Walk down each branch of the design tree, resolving dependencies one at a time. For every question,
give your own recommended answer — take a position, don't just ask.
Ask one question at a time and wait for the answer before continuing. Keep it short, pointed,
specific. If a question can be answered by reading the codebase, read the codebase instead of asking.
This is exactly grill-me. Nothing below is allowed to slow the rhythm or soften a question.
Track — in context, one node per turn, nothing written yet
After each answer, before you ask the next question, mentally record the resolved decision as a node
following resources/node-template.md: the adopted option, every rejected option with a one-line
reason, and the decision it builds on. Capture the reasons now — they are only alive in the moment
— but hold the node in context. Don't touch disk.
If an answer reopens an earlier decision, don't stop to chase the consequences — drop a one-line
Reopens #<id> flag on the new node and keep grilling. It gets resolved at convergence.

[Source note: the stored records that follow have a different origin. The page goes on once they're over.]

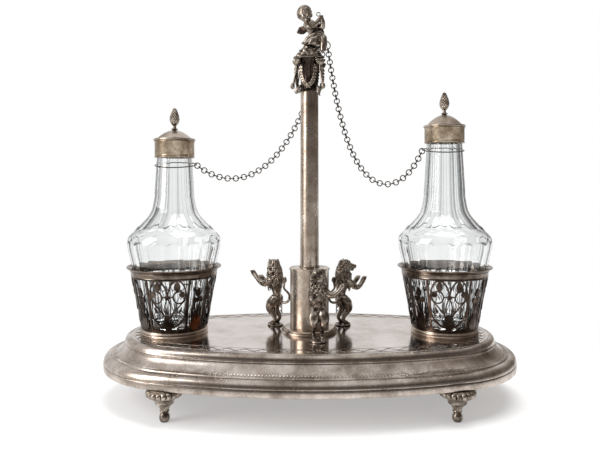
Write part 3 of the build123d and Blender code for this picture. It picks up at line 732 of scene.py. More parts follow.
child = [blob(place, size) for place, size in (
    ((1.6, -2.6, 1.8), (6.6, 4.6, 3.4)), (head_at, (5.4, 5.6, 5.8)),
    (on_head(1.0, -0.6, 0), (4.6, 4.6, 5.0)),
    ((4.6, -2.2, 8.6), (3.9, 3.4, 3.8)), ((9.0, -6.4, 21.0), 1.2), ((7.4, -7.0, 20.4), 1.2),
    (on_head(4.4, -4.2, 0), 1.3), (on_head(5.3, -2.9, 0), (0.8, 0.8, 0.4)),  # chin and lips
)]
for hand in (-1, 1):  # cheeks and ears
    child += [blob(on_head(3.6, -2.2, 2.0 * hand), 1.9),
              blob(on_head(0.4, -0.8, 5.5 * hand), (1.0, 0.8, 1.4))]
child += [
    limb([on_head(5.1, 0.6, 0), on_head(6.0, -1.3, 0)], [0.5, 0.85], 6, 8),  # nose
    limb([on_head(4.7, 1.6, -2.6), on_head(5.3, 1.9, 0), on_head(4.7, 1.6, 2.6)],
         [0.6, 0.5, 0.6], 8, 8),
    limb([(-3.4, -6.4, 1.5), (-5.2, -7.4, 1.0)], [1.2, 0.9], 8, 10),  # feet
    limb([(9.4, -8.6, -5.0), (8.9, -10.4, -5.6)], [1.2, 0.8], 8, 10),
]
for points, radii in (
    ([(6.8, 0.6, 3.6), (5.2, 0.6, 9.0), (2.2, 0.0, 14.0), (0.9, -0.2, 16.4)],
     [5.2, 4.8, 4.9, 4.0]),
    ([(-0.8, -0.6, 15.0), (1.6, -0.9, 15.4), (4.6, -1.2, 15.0)], [2.7, 3.2, 2.7]),
    ([(0.2, -0.6, 16.4), (-1.8, -0.8, 18.8), (-2.8, -1.0, 20.8)], [3.0, 2.5, 2.6]),
    ([(6.0, -1.0, 4.4), (3.4, -5.0, 6.6), (1.4, -6.6, 5.6)], [3.8, 3.5, 2.9]),  # legs
    ([(1.4, -6.6, 5.6), (-1.4, -6.7, 3.6), (-3.4, -6.6, 1.6)], [2.8, 2.3, 1.6]),
    ([(8.2, -1.2, 4.6), (9.8, -4.6, 5.2), (10.2, -6.4, 3.6)], [3.7, 3.2, 2.6]),
    ([(10.2, -6.4, 3.6), (9.8, -8.2, -0.6), (9.4, -8.8, -4.6)], [2.5, 2.2, 1.5]),
    ([(4.2, -1.6, 15.8), (7.6, -3.6, 14.0), (9.6, -5.2, 13.4)], [2.8, 2.3, 1.9]),  # arms
    ([(9.6, -5.2, 13.4), (9.6, -6.0, 17.0), (9.0, -6.3, 20.0)], [1.9, 1.8, 1.3]),
    ([(-2.0, -2.6, 15.6), (-0.6, -5.8, 13.4), (2.4, -7.2, 13.2)], [2.8, 2.3, 1.9]),
    ([(2.4, -7.2, 13.2), (5.2, -7.3, 15.8), (7.2, -7.0, 19.2)], [1.9, 1.8, 1.3]),
):
    child.append(limb(points, radii))
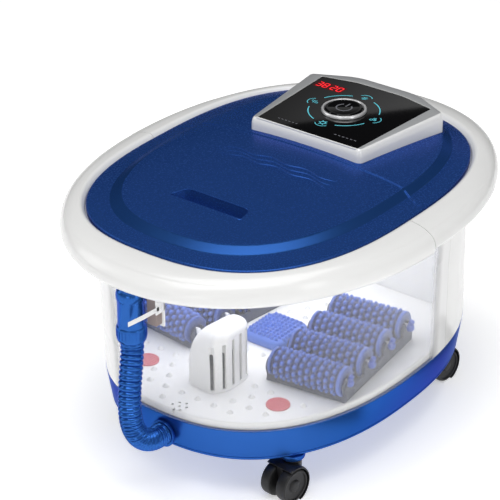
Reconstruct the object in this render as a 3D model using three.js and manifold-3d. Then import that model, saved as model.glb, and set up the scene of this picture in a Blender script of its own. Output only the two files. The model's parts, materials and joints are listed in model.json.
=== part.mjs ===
// Foot spa basin: a wheeled, deep foot bath with a lift-off front lid, a fixed rear cover that carries
// the control pod, massage rollers on the basin floor, a herb box and a drain hose on the front.
// Millimetres, +Z up. The origin is on the ground under the middle of the rim. The sitter's side,
// where the hose hangs, is -Y, and the control pod is at the +Y end.
import * as THREE from "three";
import { mergeVertices } from "three/addons/utils/BufferGeometryUtils.js";
import Module from "manifold-3d";

const wasm = await Module();
wasm.setup();

// ---- Driving dimensions, mm ----
const GAP = 0.3; // left between two pieces that touch
const REACH = 600; // size of the blocks used only to cut
const SHELL_SIDES = 48; // points round each large oval
const WALL = 4; // tub wall
const SKIN = 3; // covers and base skirt
const BASE_BOTTOM_Z = 45;
const PLATE_BOTTOM_Z = 42;
const BASE_TOP_Z = 78.4;
const FLOOR_Z = 86; // top of the basin floor
const WALL_TOP_Z = 222;
const LEDGE_Z = 247; // the lid rests here
const GLASS_TOP_Z = 281.4;

// Ovals: half width a, half length b, squareness n, centre y
const BASE_LOW = { a: 143, b: 191.1, n: 2.37, y: 6.7 };
const BASE_HIGH = { a: 147.5, b: 195.9, n: 2.37, y: 6.7 };
const WALL_LOW = { a: 147.3, b: 195.6, n: 2.37, y: 6.7 };
const WALL_HIGH = { a: 149, b: 197, n: 2.37, y: 2 };
const MOUTH = { a: 141, b: 190, n: 2.55, y: -1 };
const LID_EDGE = { a: 146.9, b: 197.1, n: 2.66, y: -2.85 };
const PLATEAU = { a: 120, b: 174, n: 2.5, y: 3 };
const PLATEAU_FOOT = { a: 127.5, b: 183, n: 2.55, y: 1 };
const RIM_WIDEST = { a: 181.4, b: 240, n: 2.07, y: 0 };
const RIM_LOW = { a: 175.4, b: 226.7, n: 2.1, y: 0 };

const RIM_SPLIT_Y = -14; // where the front rim meets the rear rim
const WALL_SPLIT_Y = 70;
const BULKHEAD_Y = 122; // the basin ends here, and the machine space begins
const SEAM = { edgeX: 170, edgeY: 13, breakX: 112, breakY: 25, middleY: 23.5 };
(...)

Do not create decision-graph.md, wire edges, propagate staleness, or render anything mid-session.
Converge — the single end point, where everything is written and drawn once
When the user calls for convergence:
- Write every node held in context to
decision-graph.md in one shot, in order, each following
resources/node-template.md (repo root, or docs/ if it exists). This is the first time the file
touches disk.
- Read
references/graph-mechanics.md and follow it. That is the only moment the rest of the
heavy work runs — wiring dependencies, propagating the Reopens flags into stale premises,
rendering the graph once, and emitting spec.md. Don't load that file before now.
Convergence produces three artifacts together: decision-graph.md, decision-graph.html, and
spec.md. None alone is convergence — emit all three or you haven't converged.